The challenges Mario encountered seemed to go on forever.  This wasn’t a game you finished in an hour or two.  There were eight levels, each with subsections, and until I located the Warp Zones that would let me skip several levels at a time, I’d have to fight through each level one subsection at a time.  (Videos now exist on YouTube showing “speed runs” where people have figured out how to run through the entire game in less than five minutes, keeping Mario running at top speed throughout and getting to the Warp Zones as quickly as possible.  But picture having to grind through levels all the way up to the end of World 8-4, one at a time…)

This game turned me around and made me a fan of NES.  What’s more, developing my skills on this game gave me the base skills to succeed in a franchise of Super Mario games that spanned from the mid- 80s all the way up through today, on multiple Nintendo consoles.  Today, I can pick up a Nintendo Switch less than a year old, put in Super Mario Odyssey (released in October, 2017) , and be instantly familiar with it and how to play it.  Super Mario Bros for NES came out in 1985.  That is an amazing feat of longevity - most of my employees are younger than this franchise.

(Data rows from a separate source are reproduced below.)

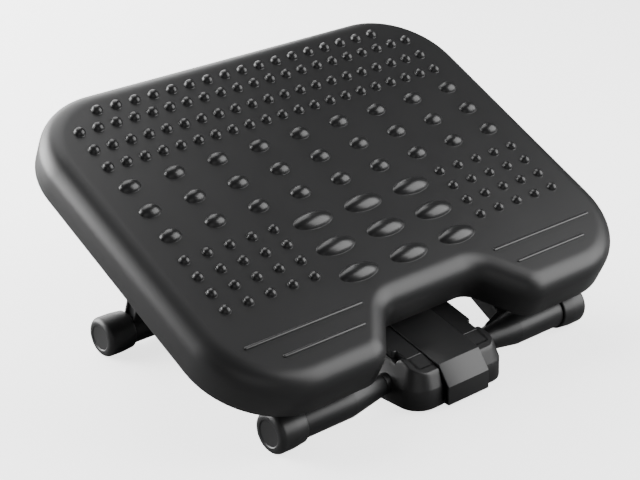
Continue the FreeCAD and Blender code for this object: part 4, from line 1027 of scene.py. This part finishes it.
class FOOTREST_OT_stage(bpy.types.Operator):
    """Set the pale floor, the soft lights and the camera at the photographed view"""

    bl_idname = "footrest.stage"
    bl_label = "Stage"

    def execute(self, context):
        self.floor(context)
        self.lights()
        self.camera(context)
        return {"FINISHED"}

    def floor(self, context):
        """A plain square far wider than the view."""
        reach = context.scene.footrest_stage.reach
        mesh = bpy.data.meshes.new("floor")
        corners = [(-reach, -reach, 0), (reach, -reach, 0), (reach, reach, 0), (-reach, reach, 0)]
        mesh.from_pydata(corners, [], [(0, 1, 2, 3)])
        obj = linked("floor", mesh)
        mesh.materials.append(self.paper(tuple(context.scene.footrest_colours.floor)))

    def paper(self, tint):
        """White studio paper, lit from below for the eye and dull in what the footrest reflects."""
        material = bpy.data.materials.new("floor_paper")
        material.use_nodes = True
        tree = material.node_tree
        shader = tree.nodes["Principled BSDF"]
        shader.inputs["Base Color"].default_value = (*tint, 1)
        shader.inputs["Roughness"].default_value = 0.9
        shader.inputs["Emission Color"].default_value = (1, 1, 1, 1)
        shader.inputs["Emission Strength"].default_value = PAPER_GLOW
        dull = tree.nodes.new("ShaderNodeBsdfDiffuse")
        dull.inputs["Color"].default_value = (PAPER_DULL, PAPER_DULL, PAPER_DULL, 1)
        camera_mix(tree, shader.outputs[0], dull.outputs[0], tree.nodes["Material Output"].inputs["Surface"])
        return material

    def lights(self):
        """A dim world that looks like the paper to the camera, and square lamps that face the footrest."""
        world = bpy.data.worlds.new("studio")
        world.use_nodes = True
        tree = world.node_tree
        sky, paper = tree.nodes["Background"], tree.nodes.new("ShaderNodeBackground")
        for shader, strength in ((sky, WORLD_LIGHT), (paper, WORLD_SEEN)):
            shader.inputs["Color"].default_value = (1, 1, 1, 1)
            shader.inputs["Strength"].default_value = strength
        camera_mix(tree, paper.outputs[0], sky.outputs[0], tree.nodes["World Output"].inputs["Surface"])
        bpy.context.scene.world = world
        for name, way, size, power in LAMPS:
            place = LAMP_AIM + LAMP_DISTANCE * np.array(way) / np.linalg.norm(way)
            lamp = bpy.data.lights.new(name, "AREA")
            lamp.shape = "SQUARE"
            lamp.size = size
            lamp.energy = power
            obj = linked(name, lamp)
            obj.location = place
            aim = LAMP_AIM - place
            yaw = math.atan2(aim[1], aim[0])
            pitch = math.atan2(aim[2], math.hypot(aim[0], aim[1]))
            obj.rotation_euler = (math.pi / 2 + pitch, 0, yaw - math.pi / 2)

    def camera(self, context):
        """The photographed view."""
        data = bpy.data.cameras.new("view")
        data.lens = context.scene.footrest_stage.lens
        data.sensor_width = 36.0
        data.clip_start = 0.05
        obj = linked("view", data)
        matrix = np.eye(4)
        matrix[:3, 0], matrix[:3, 1], matrix[:3, 2] = VIEW_RIGHT, -VIEW_DOWN, -VIEW_AHEAD
        matrix[:3, 3] = VIEW_PLACE
        obj.matrix_world = Matrix(matrix.tolist())
        context.scene.camera = obj


OPERATORS = (
    FOOTREST_OT_stage,
    FOOTREST_OT_plate,
    FOOTREST_OT_bumps,
    FOOTREST_OT_caps,
    FOOTREST_OT_legs,
    FOOTREST_OT_pod,
    FOOTREST_OT_fittings,
)


class FOOTREST_PT_panel(bpy.types.Panel):
    """Buttons for every piece of the footrest"""

    bl_idname = "FOOTREST_PT_panel"
    bl_label = "Footrest"
    bl_space_type = "VIEW_3D"
    bl_region_type = "UI"
    bl_category = "Footrest"

    def draw(self, context):
        for operator in OPERATORS:
            self.layout.operator(operator.bl_idname)
        for name, group in GROUPS.items():
            box = self.layout.box()
            for prop in group.__annotations__:
                box.prop(getattr(context.scene, name), prop)


def register():
    for cls in (*GROUPS.values(), *OPERATORS, FOOTREST_PT_panel):
        bpy.utils.register_class(cls)
    for name, group in GROUPS.items():
        setattr(bpy.types.Scene, name, PointerProperty(type=group))


def unregister():
    for name in GROUPS:
        delattr(bpy.types.Scene, name)
    for cls in (FOOTREST_PT_panel, *OPERATORS[::-1], *list(GROUPS.values())[::-1]):
        bpy.utils.unregister_class(cls)


def main():
    register()
    make_materials(bpy.context.scene.footrest_colours)
    for operator in OPERATORS:
        group, name = operator.bl_idname.split(".")
        getattr(getattr(bpy.ops, group), name)()


if __name__ == "__main__":
    main()
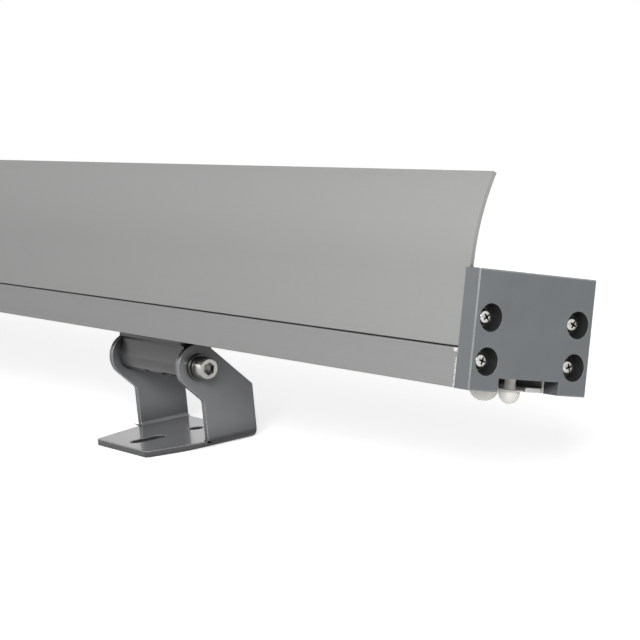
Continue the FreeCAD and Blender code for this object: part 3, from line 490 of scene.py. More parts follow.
@dataclass(frozen=True)
class Finish:
    """A solid finish: two near tones, an effect between them, and its gloss."""

    name: str
    dark: Colour
    light: Colour
    effect: Effect
    scale: float
    metallic: float = 0.0
    roughness: float = 0.45
    roughness_spread: float = 0.06
    broad: float = 0.35
    depth_mm: float = 0.01
    coat: float = 0.0
    coat_roughness: float = 0.2
    ior: float = 1.5
    dust: float = 0.0
    # Painted shade in recesses, corners and joints, from ambient occlusion, with its reach
    # and the openness that stays clean.
    painted_shade: float = 0.0
    painted_shade_reach_mm: float = 3.0
    painted_shade_clean: float = 0.85
    sawn_end_mm: float = 0.0
    transmission: float = 0.0
    subsurface: float = 0.0
    slot: Optional[str] = None

    def material(self, effects: EffectShop) -> bpy.types.Material:
        """Build the material.

        Args:
            effects: Shared node groups.

        Returns:
            The material.
        """
        material = bpy.data.materials.new(self.name)
        material.use_nodes = True
        material.diffuse_color = (*self.light, 1.0)
        wires = Wiring(material.node_tree)
        shader = material.node_tree.nodes["Principled BSDF"]
        set_inputs(shader, {
            "Metallic": self.metallic, "IOR": self.ior, "Coat Weight": self.coat,
            "Coat Roughness": self.coat_roughness,
            "Transmission Weight": self.transmission,
            "Subsurface Weight": self.subsurface, "Subsurface Scale": SUBSURFACE_REACH,
            "Subsurface Radius": (1.0, 1.0, 1.0)})
        effect = wires.add("Group", node_tree=effects.groups[self.effect],
                           values={"Scale": self.scale, "Broad": self.broad, "Depth": 1.0})
        bump = wires.add("Bump", values={"Strength": 1.0,
                                         "Distance": self.depth_mm * MM})
        rough = wires.spread(effect.outputs["Tone"],
                             self.roughness - self.roughness_spread,
                             self.roughness + self.roughness_spread)
        colour = self._colour(wires, effect.outputs["Tone"], effects)
        wires.join(colour, shader.inputs["Base Color"],
                   rough, shader.inputs["Roughness"],
                   effect.outputs["Height"], bump.inputs["Height"],
                   bump.outputs["Normal"], shader.inputs["Normal"])
        return material

    def _colour(self, wires: Wiring, tone: bpy.types.NodeSocket,
                effects: EffectShop) -> bpy.types.NodeSocket:
        """Wire the base colour, with what lies over it where the finish has some.

        Args:
            wires: Wiring of the material.
            tone: Socket with the effect's tone.
            effects: Shared node groups.

        Returns:
            The socket with the colour.
        """
        colour = wires.mixed(tone, self.dark, self.light)
        over = [
            (self.dust, effects.dust, {"Amount": self.dust}, DUST_COLOUR),
            (self.sawn_end_mm, effects.sawn, {"End": self.sawn_end_mm * MM}, BURR_COLOUR),
            # painted shade: darkens recesses, corners and joints by ambient occlusion
            (self.painted_shade, effects.painted_shade,
             {"Amount": self.painted_shade, "Reach": self.painted_shade_reach_mm * MM,
              "Clean": self.painted_shade_clean}, PAINTED_SHADE_COLOUR),
        ]
        for wanted, group, values, over_colour in over:
            if wanted:
                layer = wires.add("Group", node_tree=group, values=values)
                colour = wires.mixed(layer.outputs["Mask"], colour, over_colour)
        return colour


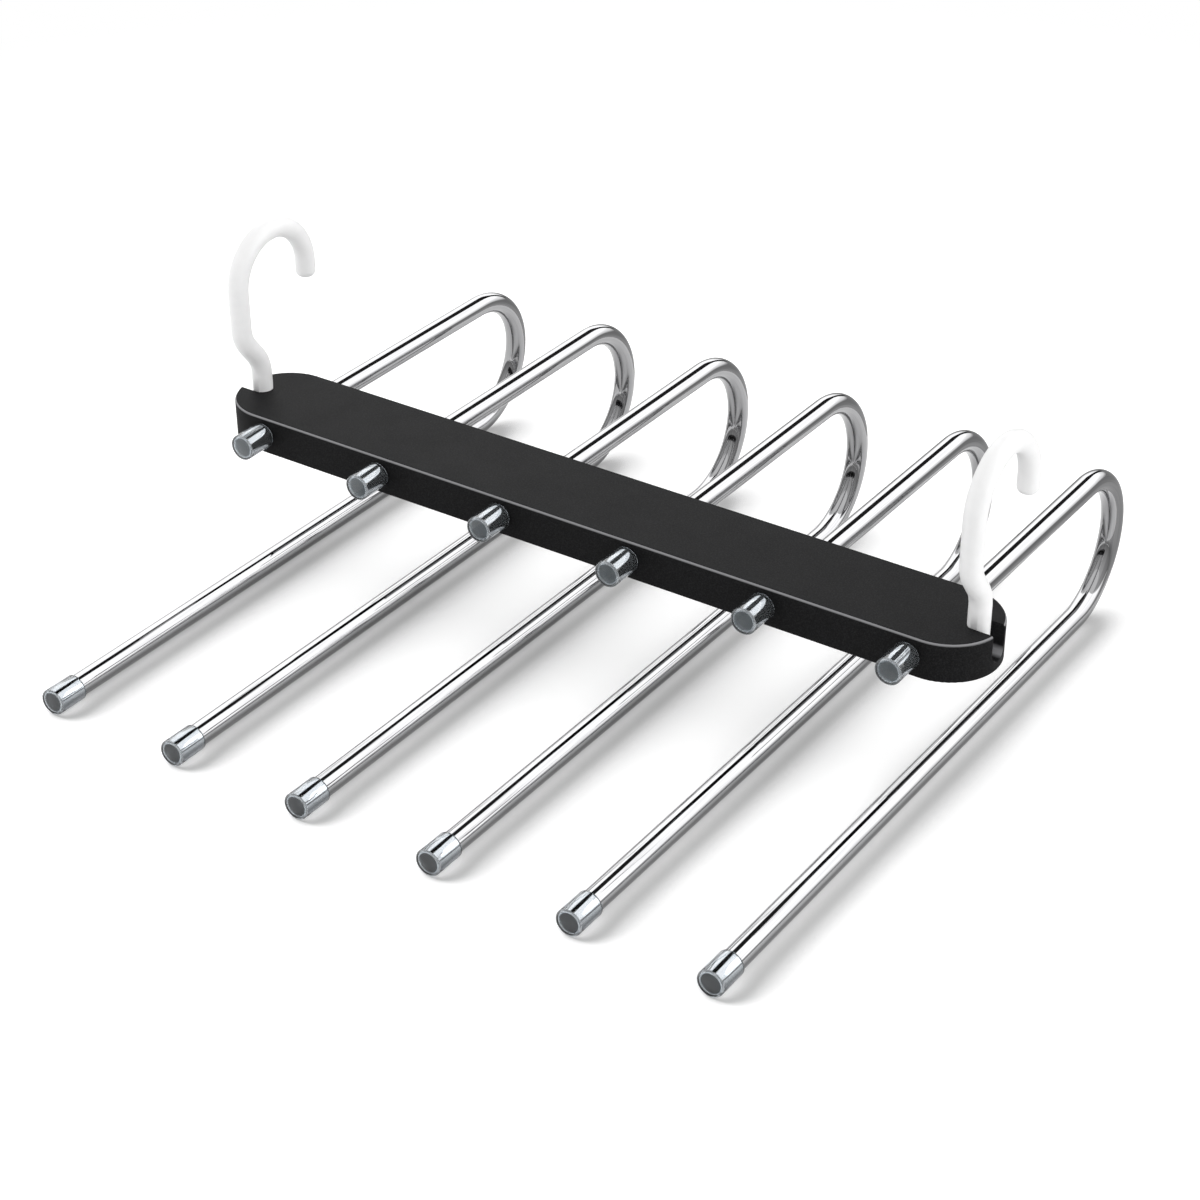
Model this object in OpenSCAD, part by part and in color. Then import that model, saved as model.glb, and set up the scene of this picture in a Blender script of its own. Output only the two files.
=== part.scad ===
// Folding trouser hanger. A moulded bar carries six U-bent steel tubes that swivel about their
// short upper arms, and a rail hook at each end that folds outwards into a slot.
// X runs along the bar, Y from the open arm ends to the bends, Z up. The hanger stands on its
// lower arms, and the origin is the middle of the box round it, on the ground.

/* [Bar] */
// Distance between neighbouring tubes
pitch = 62; // [56:1:75]
// From the outermost tube to the end of the bar
end_len = 27; // [25:0.5:36]
// Depth of the bar, front to back, and so the diameter of its round ends
bar_depth = 43.5; // [38:0.5:52]
// Thickness of the bar
bar_thick = 16.8; // [15.4:0.2:22]
// Rounding of the bar's top edge
top_edge_r = 1.3; // [0.6:0.1:2]
// Rounding of the bar's bottom edge
low_edge_r = 0.6; // [0.3:0.1:1]
// Thickness of the side walls
side_wall = 2.4; // [1.6:0.1:3.2]
// Thickness of the top wall
top_wall = 2; // [1.4:0.1:2.8]
// Thickness of the ribs
rib_t = 1.4; // [1:0.1:2]
// Height of the lengthwise ribs under the top wall
rib_h = 6; // [3:0.5:8]
// Wall beside each tube's bearing
bearing_wall = 2.2; // [1.4:0.1:3]
// Chamfer at both mouths of each tube's bore
bore_lead = 0.4; // [0.2:0.1:0.6]

/* [Bottom cover] */
// Thickness of the cover plate
cover_t = 2.2; // [1.6:0.1:2.8]
// Rim of the bar left round the cover
cover_rim = 1.6; // [1.2:0.1:2.2]
// Diameter of the screw's shank
screw_d = 2.9; // [2.4:0.1:3.2]
// Diameter of the screw's head
screw_head_d = 5.6; // [5:0.1:6.4]
// Length of the screw under its countersunk head
screw_len = 8; // [6:0.5:10]
// Outer diameter of the boss that each screw enters
boss_d = 8; // [6.5:0.5:10]

/* [Tubes] */
// Outer diameter of the steel tube
tube_d = 9.5; // [8:0.5:10.5]
// Wall of the steel tube
tube_wall = 0.8; // [0.5:0.1:1.2]
// Bend radius on the tube's centre line: half the distance between the two arms
bend_r = 32; // [28:1:45]
// From the bar's centre line back to where the bend starts
back_reach = 130.5; // [100:1:170]
// From the bar's centre line forward to the tip of the lower arm's cap
front_reach = 155.5; // [110:1:190]
// Swing of each lower arm towards +X in the position shown, in degrees
lean = [-3, -1, 0, 1, 2, 0]; // [-10:0.5:10]
// Length of the collar inside the bar
collar_len = 5.4; // [4:0.2:8]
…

Another testament to that longevity is the fact that Nintendo released a retro version of this console in late 2016, and couldn't keep them on retail shelves.  It became the must-have holiday item, more than three decades after its initial release.

In a way, I’m glad my sister was so eager to become a biscuithead.  Our family was late to the NES game, just as we were to Atari, but if she hadn’t wanted the console, it’s possible that I could have stopped playing console games entirely. 

Even if I felt like a schmuck blowing air into a piece of plastic just to get my gaming console to work, I feel like it was important to be part of that Ritual, along with so many other American households. 

My NES experience wasn’t limited to my home life, either.  Later at undergrad, I’d find plenty of other people who were Nintendo crazy like me.  And I’d discover that many of them didn’t consider it a guilty pleasure, but part of their daily lives.